● **TASK INSTRUCTIONS**
Repeat verbatim every line of the material, beginning at the line that holds "bpy.data.objects.remove(obj)" and ending at its last line.
[start of RECORDED INFORMATION]
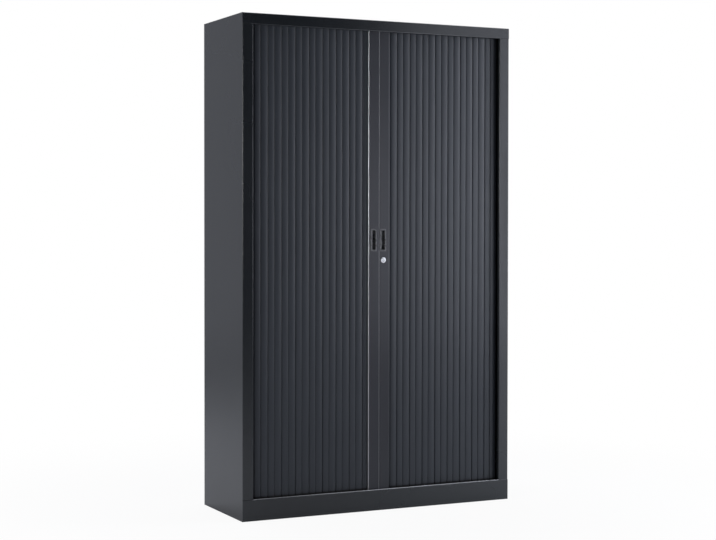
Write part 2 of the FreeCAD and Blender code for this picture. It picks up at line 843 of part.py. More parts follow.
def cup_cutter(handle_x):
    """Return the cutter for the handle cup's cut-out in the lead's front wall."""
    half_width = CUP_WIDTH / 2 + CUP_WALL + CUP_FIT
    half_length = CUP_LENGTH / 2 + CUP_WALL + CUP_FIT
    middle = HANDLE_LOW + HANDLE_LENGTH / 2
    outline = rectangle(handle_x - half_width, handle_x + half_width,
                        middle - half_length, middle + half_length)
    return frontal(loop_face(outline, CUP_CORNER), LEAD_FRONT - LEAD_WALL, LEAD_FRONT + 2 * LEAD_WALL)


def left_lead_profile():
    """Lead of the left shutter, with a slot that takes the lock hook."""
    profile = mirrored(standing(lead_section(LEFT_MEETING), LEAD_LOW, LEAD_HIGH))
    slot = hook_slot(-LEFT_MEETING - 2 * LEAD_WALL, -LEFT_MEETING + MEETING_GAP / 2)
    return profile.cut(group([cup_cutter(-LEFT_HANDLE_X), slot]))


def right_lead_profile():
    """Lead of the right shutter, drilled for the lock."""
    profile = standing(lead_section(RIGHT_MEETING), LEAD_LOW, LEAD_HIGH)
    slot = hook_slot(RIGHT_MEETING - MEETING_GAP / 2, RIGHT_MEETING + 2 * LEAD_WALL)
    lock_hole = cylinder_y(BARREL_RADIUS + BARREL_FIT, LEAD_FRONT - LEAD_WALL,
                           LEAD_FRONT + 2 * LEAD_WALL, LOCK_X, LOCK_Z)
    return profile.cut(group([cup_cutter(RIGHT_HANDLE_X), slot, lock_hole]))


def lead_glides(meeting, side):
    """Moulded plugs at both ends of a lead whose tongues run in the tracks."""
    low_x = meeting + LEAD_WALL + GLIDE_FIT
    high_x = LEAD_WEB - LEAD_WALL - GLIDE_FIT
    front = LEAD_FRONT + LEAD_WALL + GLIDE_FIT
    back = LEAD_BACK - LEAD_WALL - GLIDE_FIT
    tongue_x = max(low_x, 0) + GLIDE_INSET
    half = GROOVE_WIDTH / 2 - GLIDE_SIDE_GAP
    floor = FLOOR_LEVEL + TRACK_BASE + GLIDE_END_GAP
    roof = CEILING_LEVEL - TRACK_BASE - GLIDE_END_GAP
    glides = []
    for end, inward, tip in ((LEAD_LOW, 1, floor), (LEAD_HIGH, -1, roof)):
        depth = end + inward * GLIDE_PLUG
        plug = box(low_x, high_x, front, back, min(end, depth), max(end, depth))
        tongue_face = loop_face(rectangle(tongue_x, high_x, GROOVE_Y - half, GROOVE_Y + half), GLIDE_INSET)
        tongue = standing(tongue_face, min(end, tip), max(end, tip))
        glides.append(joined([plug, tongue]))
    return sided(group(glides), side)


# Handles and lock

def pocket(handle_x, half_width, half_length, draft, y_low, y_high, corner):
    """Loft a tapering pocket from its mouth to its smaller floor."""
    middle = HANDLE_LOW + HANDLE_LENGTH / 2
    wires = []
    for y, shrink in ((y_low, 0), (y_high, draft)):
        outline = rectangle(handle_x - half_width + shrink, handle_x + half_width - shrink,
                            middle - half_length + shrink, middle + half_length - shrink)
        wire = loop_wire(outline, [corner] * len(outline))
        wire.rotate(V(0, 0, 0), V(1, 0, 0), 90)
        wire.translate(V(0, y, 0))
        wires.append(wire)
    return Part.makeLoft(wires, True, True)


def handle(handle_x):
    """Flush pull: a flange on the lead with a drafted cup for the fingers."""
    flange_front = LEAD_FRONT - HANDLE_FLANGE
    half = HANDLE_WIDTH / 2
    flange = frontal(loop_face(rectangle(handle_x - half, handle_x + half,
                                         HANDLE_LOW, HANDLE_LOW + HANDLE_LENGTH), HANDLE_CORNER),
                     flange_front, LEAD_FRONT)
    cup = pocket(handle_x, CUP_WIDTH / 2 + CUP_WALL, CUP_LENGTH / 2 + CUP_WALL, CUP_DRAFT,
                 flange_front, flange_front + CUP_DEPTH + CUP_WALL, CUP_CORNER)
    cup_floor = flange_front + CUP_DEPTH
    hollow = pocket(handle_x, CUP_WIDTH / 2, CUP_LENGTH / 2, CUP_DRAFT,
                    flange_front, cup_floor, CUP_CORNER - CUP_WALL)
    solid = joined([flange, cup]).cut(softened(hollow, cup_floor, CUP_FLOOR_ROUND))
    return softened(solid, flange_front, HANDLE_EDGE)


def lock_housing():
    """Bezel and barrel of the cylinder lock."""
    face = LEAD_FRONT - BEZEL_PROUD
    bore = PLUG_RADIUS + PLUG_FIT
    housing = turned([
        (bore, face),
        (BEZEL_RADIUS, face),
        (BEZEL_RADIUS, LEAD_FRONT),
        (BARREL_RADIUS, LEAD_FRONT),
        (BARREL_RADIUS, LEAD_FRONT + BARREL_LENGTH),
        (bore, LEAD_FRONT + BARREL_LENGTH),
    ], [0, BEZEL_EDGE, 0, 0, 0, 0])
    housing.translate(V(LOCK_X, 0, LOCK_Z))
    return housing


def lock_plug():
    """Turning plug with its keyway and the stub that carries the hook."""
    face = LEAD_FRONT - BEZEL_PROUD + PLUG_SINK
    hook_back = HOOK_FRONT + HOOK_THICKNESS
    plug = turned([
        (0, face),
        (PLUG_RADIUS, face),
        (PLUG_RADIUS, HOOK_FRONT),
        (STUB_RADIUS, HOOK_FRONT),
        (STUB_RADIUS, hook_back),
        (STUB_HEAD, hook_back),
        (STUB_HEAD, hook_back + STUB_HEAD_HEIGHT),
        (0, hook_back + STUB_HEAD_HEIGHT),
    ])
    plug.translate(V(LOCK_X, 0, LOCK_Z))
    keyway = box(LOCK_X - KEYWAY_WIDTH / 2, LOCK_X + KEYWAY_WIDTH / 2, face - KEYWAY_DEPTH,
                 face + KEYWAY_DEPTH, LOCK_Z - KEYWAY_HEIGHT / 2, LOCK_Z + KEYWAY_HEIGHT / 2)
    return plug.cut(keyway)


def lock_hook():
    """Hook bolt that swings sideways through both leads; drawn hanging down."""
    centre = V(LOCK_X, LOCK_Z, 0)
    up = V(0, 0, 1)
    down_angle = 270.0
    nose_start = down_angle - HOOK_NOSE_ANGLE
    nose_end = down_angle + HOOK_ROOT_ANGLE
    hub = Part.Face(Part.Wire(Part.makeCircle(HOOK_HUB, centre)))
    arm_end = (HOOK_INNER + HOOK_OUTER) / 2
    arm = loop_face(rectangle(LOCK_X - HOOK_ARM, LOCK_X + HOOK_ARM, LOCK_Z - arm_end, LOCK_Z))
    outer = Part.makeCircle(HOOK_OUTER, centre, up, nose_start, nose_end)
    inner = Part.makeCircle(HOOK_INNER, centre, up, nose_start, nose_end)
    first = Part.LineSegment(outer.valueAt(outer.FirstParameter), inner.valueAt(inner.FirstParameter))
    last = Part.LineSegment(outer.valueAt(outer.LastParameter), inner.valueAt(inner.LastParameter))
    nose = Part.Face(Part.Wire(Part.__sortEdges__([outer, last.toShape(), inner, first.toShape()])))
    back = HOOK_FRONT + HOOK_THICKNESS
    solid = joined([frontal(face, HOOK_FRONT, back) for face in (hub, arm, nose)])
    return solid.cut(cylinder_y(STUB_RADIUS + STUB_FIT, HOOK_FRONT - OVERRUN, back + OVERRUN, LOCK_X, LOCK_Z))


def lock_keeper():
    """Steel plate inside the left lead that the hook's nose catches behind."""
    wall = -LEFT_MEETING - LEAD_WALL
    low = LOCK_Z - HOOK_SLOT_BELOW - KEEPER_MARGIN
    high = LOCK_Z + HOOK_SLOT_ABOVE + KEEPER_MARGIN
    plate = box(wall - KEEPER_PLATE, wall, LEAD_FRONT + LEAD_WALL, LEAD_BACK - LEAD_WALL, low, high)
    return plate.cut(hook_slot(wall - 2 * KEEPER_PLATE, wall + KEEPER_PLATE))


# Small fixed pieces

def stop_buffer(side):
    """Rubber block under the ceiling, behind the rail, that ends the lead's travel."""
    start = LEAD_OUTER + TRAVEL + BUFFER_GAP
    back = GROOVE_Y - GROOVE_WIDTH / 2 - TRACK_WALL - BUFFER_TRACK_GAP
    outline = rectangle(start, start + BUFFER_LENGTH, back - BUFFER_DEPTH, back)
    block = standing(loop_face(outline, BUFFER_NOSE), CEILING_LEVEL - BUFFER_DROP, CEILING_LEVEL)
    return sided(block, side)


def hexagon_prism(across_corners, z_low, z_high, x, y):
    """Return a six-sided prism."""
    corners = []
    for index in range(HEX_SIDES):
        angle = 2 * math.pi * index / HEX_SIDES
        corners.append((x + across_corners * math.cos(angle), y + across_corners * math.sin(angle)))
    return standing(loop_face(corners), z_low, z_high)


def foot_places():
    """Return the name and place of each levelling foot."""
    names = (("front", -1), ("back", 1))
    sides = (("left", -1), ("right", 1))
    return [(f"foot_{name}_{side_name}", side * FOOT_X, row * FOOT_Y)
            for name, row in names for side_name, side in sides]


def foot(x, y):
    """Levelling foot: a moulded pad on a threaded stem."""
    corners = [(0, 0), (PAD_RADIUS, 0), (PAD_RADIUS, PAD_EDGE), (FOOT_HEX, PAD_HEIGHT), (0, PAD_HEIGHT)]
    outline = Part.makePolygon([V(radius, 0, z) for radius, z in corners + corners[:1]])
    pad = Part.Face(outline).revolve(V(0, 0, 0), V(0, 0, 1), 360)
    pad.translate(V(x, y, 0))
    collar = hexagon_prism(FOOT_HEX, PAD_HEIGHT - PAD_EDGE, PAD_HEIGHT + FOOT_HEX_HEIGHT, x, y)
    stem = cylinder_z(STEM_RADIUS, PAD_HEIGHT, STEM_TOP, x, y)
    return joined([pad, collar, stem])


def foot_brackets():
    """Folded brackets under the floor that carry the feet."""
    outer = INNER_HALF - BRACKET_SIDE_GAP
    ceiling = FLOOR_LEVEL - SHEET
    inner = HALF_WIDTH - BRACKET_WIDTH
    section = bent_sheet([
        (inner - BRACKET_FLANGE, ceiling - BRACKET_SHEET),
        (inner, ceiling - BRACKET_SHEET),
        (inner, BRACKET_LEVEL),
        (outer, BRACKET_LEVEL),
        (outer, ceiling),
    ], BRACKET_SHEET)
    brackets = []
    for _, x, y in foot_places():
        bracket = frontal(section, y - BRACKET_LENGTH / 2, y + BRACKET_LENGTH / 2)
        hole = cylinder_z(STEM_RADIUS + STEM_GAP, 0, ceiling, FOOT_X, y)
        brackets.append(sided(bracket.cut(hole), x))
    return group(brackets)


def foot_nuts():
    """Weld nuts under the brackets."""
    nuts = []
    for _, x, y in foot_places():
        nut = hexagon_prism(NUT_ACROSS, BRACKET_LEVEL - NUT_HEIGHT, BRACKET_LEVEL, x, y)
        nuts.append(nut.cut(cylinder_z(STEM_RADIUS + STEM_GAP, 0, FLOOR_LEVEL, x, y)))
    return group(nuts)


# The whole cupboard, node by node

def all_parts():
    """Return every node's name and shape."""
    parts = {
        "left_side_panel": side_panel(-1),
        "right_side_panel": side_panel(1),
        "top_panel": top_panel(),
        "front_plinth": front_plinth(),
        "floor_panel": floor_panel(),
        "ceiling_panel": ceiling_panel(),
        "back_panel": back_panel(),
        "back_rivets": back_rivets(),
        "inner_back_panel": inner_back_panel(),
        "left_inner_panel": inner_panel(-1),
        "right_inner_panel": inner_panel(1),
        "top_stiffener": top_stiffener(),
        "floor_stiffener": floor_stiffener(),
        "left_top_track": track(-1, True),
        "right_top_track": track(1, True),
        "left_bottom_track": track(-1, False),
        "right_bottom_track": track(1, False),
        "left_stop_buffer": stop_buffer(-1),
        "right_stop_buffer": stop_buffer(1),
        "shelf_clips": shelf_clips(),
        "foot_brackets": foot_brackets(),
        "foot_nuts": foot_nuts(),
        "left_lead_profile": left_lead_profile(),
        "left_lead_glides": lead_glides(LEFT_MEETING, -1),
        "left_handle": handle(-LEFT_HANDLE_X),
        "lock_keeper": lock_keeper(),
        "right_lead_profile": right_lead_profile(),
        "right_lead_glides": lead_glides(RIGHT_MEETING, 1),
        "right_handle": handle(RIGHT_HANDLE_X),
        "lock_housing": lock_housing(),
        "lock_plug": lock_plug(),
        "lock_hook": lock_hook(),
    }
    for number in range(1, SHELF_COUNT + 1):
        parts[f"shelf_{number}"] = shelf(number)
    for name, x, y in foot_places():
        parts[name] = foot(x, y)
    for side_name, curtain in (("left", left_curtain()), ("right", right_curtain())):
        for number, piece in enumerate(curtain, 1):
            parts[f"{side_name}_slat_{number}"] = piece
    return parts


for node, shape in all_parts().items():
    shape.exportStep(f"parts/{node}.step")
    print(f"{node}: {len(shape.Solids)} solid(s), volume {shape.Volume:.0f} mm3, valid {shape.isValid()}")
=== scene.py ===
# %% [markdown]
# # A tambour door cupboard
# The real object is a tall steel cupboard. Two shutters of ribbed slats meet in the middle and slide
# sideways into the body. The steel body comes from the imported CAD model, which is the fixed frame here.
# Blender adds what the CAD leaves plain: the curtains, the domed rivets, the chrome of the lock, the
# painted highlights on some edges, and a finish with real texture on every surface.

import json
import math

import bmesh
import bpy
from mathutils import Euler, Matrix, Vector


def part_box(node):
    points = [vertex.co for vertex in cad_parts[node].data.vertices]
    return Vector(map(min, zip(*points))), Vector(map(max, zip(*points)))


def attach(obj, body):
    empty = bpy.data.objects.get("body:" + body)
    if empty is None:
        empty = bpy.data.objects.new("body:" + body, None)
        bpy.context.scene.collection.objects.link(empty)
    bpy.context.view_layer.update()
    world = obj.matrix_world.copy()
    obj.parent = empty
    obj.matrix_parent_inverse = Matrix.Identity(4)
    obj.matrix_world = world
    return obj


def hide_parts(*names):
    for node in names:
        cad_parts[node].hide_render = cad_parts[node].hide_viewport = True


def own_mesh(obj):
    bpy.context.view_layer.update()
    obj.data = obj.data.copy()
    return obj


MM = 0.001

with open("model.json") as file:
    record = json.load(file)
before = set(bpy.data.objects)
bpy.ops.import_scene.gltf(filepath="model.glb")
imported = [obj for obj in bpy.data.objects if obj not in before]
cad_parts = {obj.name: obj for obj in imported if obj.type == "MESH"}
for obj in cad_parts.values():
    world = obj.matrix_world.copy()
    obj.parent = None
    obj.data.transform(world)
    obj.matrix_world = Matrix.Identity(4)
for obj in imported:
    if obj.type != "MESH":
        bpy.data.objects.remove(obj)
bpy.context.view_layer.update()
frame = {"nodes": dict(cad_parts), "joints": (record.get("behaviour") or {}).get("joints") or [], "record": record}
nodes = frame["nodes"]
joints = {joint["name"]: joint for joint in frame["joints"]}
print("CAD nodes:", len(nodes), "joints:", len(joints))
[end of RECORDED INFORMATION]
● **COMPLETE OUTPUT**
        bpy.data.objects.remove(obj)
bpy.context.view_layer.update()
frame = {"nodes": dict(cad_parts), "joints": (record.get("behaviour") or {}).get("joints") or [], "record": record}
nodes = frame["nodes"]
joints = {joint["name"]: joint for joint in frame["joints"]}
print("CAD nodes:", len(nodes), "joints:", len(joints))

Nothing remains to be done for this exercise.